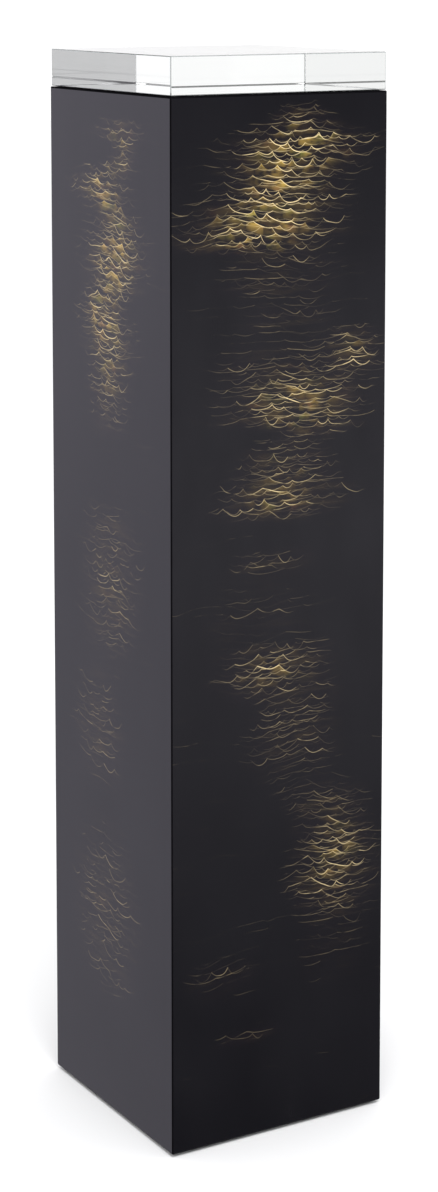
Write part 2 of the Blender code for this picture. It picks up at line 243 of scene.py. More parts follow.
# Columns of gold down each face. A column is a list of heights from the top down,
# each with the column's middle, its half width and how strongly the gold gathers there, from 0 to
# 1. Lengths are in millimetres, from the floor and from the face's middle line.
GOLD_COLUMNS = {
    "front": [
        [
            (1052, 24, 12, 0.00), (1034, 24, 32, 0.50), (1008, 24, 86, 0.92),
            (988, 10, 76, 0.90), (966, 4, 68, 0.90), (944, -12, 84, 0.95),
            (924, -24, 96, 1.00), (908, -34, 84, 0.70), (898, 4, 46, 0.20),
            (890, 6, 60, 0.28), (880, 0, 60, 0.16), (868, -6, 64, 0.26),
            (852, 4, 50, 0.12), (838, 14, 44, 0.24), (820, 10, 60, 0.10),
            (796, 6, 76, 0.20), (774, 24, 78, 0.38), (752, 14, 84, 0.84),
            (734, 16, 80, 0.74), (720, 52, 44, 0.36), (712, 14, 44, 0.18),
            (696, 4, 48, 0.36), (672, 4, 64, 0.50), (648, 0, 80, 0.66),
            (634, 0, 56, 0.15),
        ],
        [
            (614, -9, 30, 0.00), (594, -9, 46, 0.24), (572, -20, 46, 0.10),
            (536, -30, 56, 0.18), (512, -10, 60, 0.10), (494, -2, 58, 0.50),
            (476, -10, 64, 0.60), (456, 8, 56, 0.24), (442, 20, 46, 0.22),
            (420, 14, 48, 0.28), (394, 14, 50, 0.26), (366, 26, 44, 0.12),
            (346, 50, 44, 0.22), (322, 62, 42, 0.44), (288, 68, 46, 0.72),
            (252, 62, 54, 0.54), (226, 68, 40, 0.28), (206, 68, 36, 0.14),
            (182, 66, 40, 0.14), (150, 64, 34, 0.10), (134, 60, 30, 0.00),
        ],
        [
            (826, 84, 20, 0.00), (812, 84, 32, 0.62), (788, 82, 38, 0.72),
            (770, 84, 40, 0.00), (200, -68, 20, 0.00), (176, -66, 38, 0.22),
            (156, -68, 30, 0.10), (118, -30, 20, 0.00), (110, -30, 34, 0.26),
            (104, -46, 32, 0.22), (96, -46, 20, 0.00),
        ],
    ],
    "left": [
        [
            (1034, 24, 20, 0.00), (1018, 22, 56, 0.60), (1004, 32, 26, 0.55),
            (988, 32, 26, 0.60), (974, -10, 50, 0.60), (958, -22, 66, 0.85),
            (944, -4, 56, 0.80), (930, 18, 50, 0.80), (908, 16, 66, 0.85),
            (886, 10, 70, 1.00), (862, 10, 56, 1.00), (846, -14, 46, 1.00),
            (824, -8, 56, 1.00), (806, -2, 62, 0.80), (780, 0, 46, 0.70),
            (750, -2, 40, 0.60), (720, -2, 34, 0.30), (700, 0, 30, 0.00),
            (650, 0, 30, 0.00), (620, 0, 48, 0.26), (580, 4, 60, 0.40),
            (540, 4, 58, 0.44), (500, -4, 46, 0.24), (478, -10, 40, 0.12),
            (446, -26, 38, 0.20), (402, -28, 50, 0.36), (366, -24, 42, 0.26),
            (340, -20, 40, 0.10),
        ],
        [
            (312, -16, 40, 0.10), (280, -14, 50, 0.18), (230, -12, 64, 0.32),
            (180, -12, 60, 0.30), (130, -10, 50, 0.14), (100, -6, 30, 0.00),
        ],
    ],
    "back": [
        [
            (1044, -18, 20, 0.00), (1020, -18, 74, 0.70), (996, -30, 80, 0.90),
            (968, -44, 66, 0.95), (944, -8, 84, 0.85), (922, 20, 70, 0.75),
            (896, 34, 40, 0.15), (868, 40, 48, 0.50), (848, 10, 40, 0.15),
            (822, -10, 80, 0.90), (796, -16, 88, 1.00), (772, 26, 70, 0.85),
            (744, 38, 56, 0.60), (720, 10, 30, 0.10), (690, -38, 50, 0.60),
            (660, -42, 66, 0.75), (630, -30, 40, 0.15), (590, 8, 56, 0.65),
            (556, 12, 74, 0.85), (522, 10, 44, 0.20),
        ],
        [
            (490, -20, 50, 0.30), (466, -22, 80, 0.95), (440, -26, 88, 0.90),
            (414, 20, 50, 0.45), (384, 42, 58, 0.70), (350, 20, 30, 0.10),
            (310, -50, 56, 0.75), (270, -54, 62, 0.90), (232, -46, 50, 0.40),
            (200, 0, 40, 0.15), (174, 20, 60, 0.55), (146, 20, 40, 0.15),
            (120, 14, 30, 0.00),
        ],
    ],
    "right": [
        [
            (1040, -24, 20, 0.00), (1016, -22, 62, 0.75), (992, 0, 66, 0.80),
            (968, 12, 76, 0.95), (938, 24, 60, 0.70), (908, 36, 58, 0.85),
            (880, 10, 40, 0.30), (848, -8, 48, 0.60), (816, -10, 36, 0.15),
            (780, -30, 60, 0.70), (742, -32, 76, 0.95), (704, -10, 50, 0.40),
            (664, 22, 68, 0.65), (630, 10, 36, 0.10), (588, -6, 54, 0.60),
            (548, -8, 66, 0.85), (506, 4, 50, 0.40),
        ],
        [
            (476, 20, 40, 0.10), (438, 34, 68, 0.80), (402, 20, 44, 0.30),
            (366, -22, 44, 0.30), (330, -28, 56, 0.55), (294, -10, 40, 0.20),
            (246, 4, 66, 0.75), (204, 10, 76, 0.85), (160, 6, 56, 0.50),
            (124, 4, 30, 0.00),
        ],
    ],
}
COLUMN_REACH = 0.25  # a column's middle and half width are held as parts of this length
COLUMN_END = 0.01  # over which a column fades out at its ends, as a part of the body's height
SOFT_EDGE = 0.34  # how strong the strokes must be to show in full

# How thickly each face is gilded; the left face's lower value also paints shade there, its gold
# dimmed as though less lit.
FACE_GILDING_AND_SHADE = {"front": 1.0, "left": 0.80, "back": 0.95, "right": 0.90}

# Layers of ripples, from the top down: the main waves, small ones between them, and long wisps
# that reach furthest out. Each has its cell width and row spacing in millimetres, how far a cell
# sags as a part of the row spacing, its line's half width in millimetres, how bright its lines and
# the gold under them are, and how strong the strokes must be before it shows.
RIPPLE_LAYERS = [
    (24.0, 11.5, 0.62, 0.33, 1.10, 1.00, 0.10),
    (16.0, 7.5, 0.58, 0.29, 0.85, 0.75, 0.44),
    (36.0, 8.5, 0.34, 0.30, 0.46, 0.20, -0.12),
]


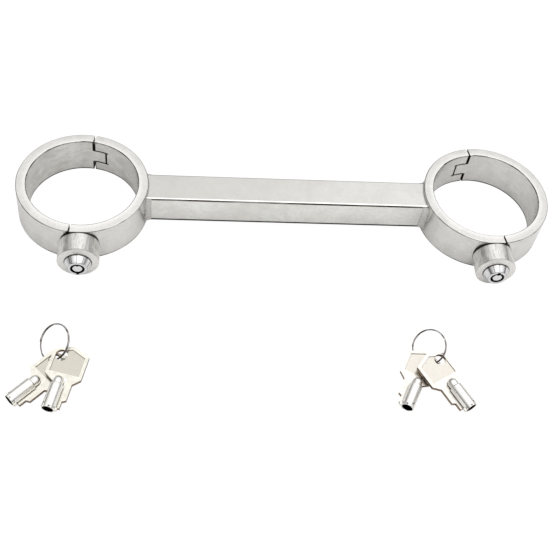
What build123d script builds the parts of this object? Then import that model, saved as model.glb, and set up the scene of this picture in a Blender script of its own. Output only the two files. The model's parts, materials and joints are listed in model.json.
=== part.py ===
from build123d import *
import math
import os

os.makedirs("parts", exist_ok=True)

# Rigid-bar handcuffs: two round hinged cuffs on a square bar, a tubular-key lock on each cuff,
# and two key sets lying in front. Millimetres, +Z up, X along the bar, locks facing -Y.

# ---------------------------------------------------------------- cuffs
CUFF_SPACING = 225.0          # between the two ring axes
RING_INNER_R = 30.0
RING_WALL = 5.5
RING_OUTER_R = RING_INNER_R + RING_WALL
RING_MID_R = RING_INNER_R + RING_WALL / 2
RING_HEIGHT = 22.0
RING_MID_Z = RING_HEIGHT / 2
RING_EDGE_R = 0.6
SPLIT_ANGLE = 8.5             # split plane, turned from the front-to-back line
SPLIT_GAP = 0.9

# ---------------------------------------------------------------- hinge at the back
TONGUE_HEIGHT = 8.0           # middle finger, on the moving half
FINGER_GAP = 0.4
TONGUE_LENGTH = 7.0           # past the split, along the wall's middle
PIN_SETBACK = 3.5             # hinge pin axis past the split
HINGE_PIN_R = 1.25
HINGE_PIN_RUNNING_GAP = 0.05
HINGE_PIN_RECESS = 0.03
SLOT_R = 5.2                  # slot end, round about the pin
EAR_RELIEF_R = 3.4            # outer corners of the ears, round about the pin

# ---------------------------------------------------------------- latch at the front
LATCH_LENGTH = 9.0
LATCH_OUTER_R = 34.8
LATCH_END_GAP = 0.4
SEAT_DEPTH = 0.4              # flat milled on the ring for the lock housing
MOVING_FLAT_GAP = 0.5

# ---------------------------------------------------------------- bar
BAR_SIZE = 18.0
BAR_EDGE_R = 1.0
BAR_WELD_R = 4.0
BAR_WELD_INSET = 0.5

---

### Task details
Only the lines running from the line with "What build123d script" through the line with "# and two key" should be repeated, exactly and with both ends kept.

### Result
What build123d script builds the parts of this object? Then import that model, saved as model.glb, and set up the scene of this picture in a Blender script of its own. Output only the two files. The model's parts, materials and joints are listed in model.json.
=== part.py ===
from build123d import *
import math
import os

os.makedirs("parts", exist_ok=True)

# Rigid-bar handcuffs: two round hinged cuffs on a square bar, a tubular-key lock on each cuff,
# and two key sets lying in front. Millimetres, +Z up, X along the bar, locks facing -Y.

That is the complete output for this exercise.